On the night of 23 January 1968, the PAVN 24th Regiment struck the defenders of Ban Houei Sane from three directions. Initially the assault was spearheaded by the 3/24 Battalion with the 198th Armoured Battalion in support, but the first assault wave was delayed for various reasons. Firstly PAVN infantry and armoured corps lacked the experience in combined operations, secondly the local terrain posed many difficulties for the tank crews, causing the PT-76 light tanks to bog down attempting to cross a stream. By 06:00 Colonel Lê Công Phê ordered his troops to advance on Ban Houei Sane despite the delays of the 198th Armoured Battalion. As PAVN units moved towards the Laotian outpost, the PT-76's of the 198th Battalion turned up causing much confusion among the defenders.

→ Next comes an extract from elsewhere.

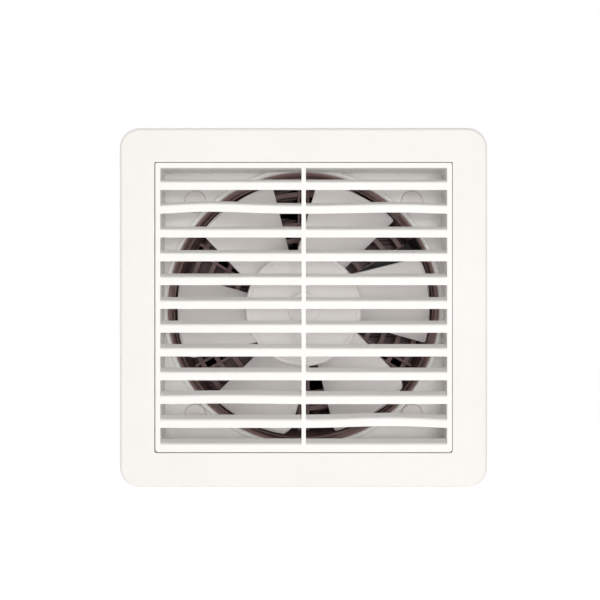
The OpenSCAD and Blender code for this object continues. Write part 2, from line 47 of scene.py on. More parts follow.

On the day the PAVN launched their attacks, the weather was poor for aerial operations. As PAVN engineers blew up Laotian obstacles there was little that U.S. Forward Air Controllers could do to stop their advance as ground targets could not be identified. After three hours of fighting the Laotian commander, Lieutenant Colonel Soulang Phetsampou, informed the U.S. Forward Air Controllers that all Laotian positions had been overwhelmed and that they would abandon the outpost. At that point, the Laotian commander requested assistance from the CIDG camp at Lang Vei, to help evacuate his soldiers and their families. However assistance from Lang Vei would never arrive, so the soldiers of BV-33 and more than two thousand civilian refugees made their way eastward along Route 9, approaching the South Vietnamese border. On 24 January, the survivors of the Ban Houei Sane battle and their families reached the Lang Vei CIDG camp. Initially the military personnel at Lang Vei treated the Laotian refugees with caution, but they were finally given assistance when the Lang Vei camp commander allowed the Laotians to take up positions in the nearby Lang Vei village.

==The next target==
For Captain Frank C. Willoughby, commander of the Lang Vei CIDG camp, the arrival of the Laotian refugees also brought some disturbing development on the battlefield. For the first time the PAVN deployed tanks in battle, and it was only fifteen kilometres away from Lang Vei. Fearing a repeat of the deadly PAVN attacks, BV-33 soldiers were allowed to assist local forces by conducting patrols around the CIDG camp. As the Laotians settled down in Lang Vei, the U.S. Air Force conducted airstrikes targeting the Ban Houei Sane airfield to prevent the PAVN from utilising the airfield for operations against Khe Sanh. On 30 January, Captain Willoughby's fears were confirmed when a PAVN soldier defected to the special forces at Lang Vei, and informed them of the whereabouts of the 304th Division. On 6 February 1968, the PAVN struck Lang Vei.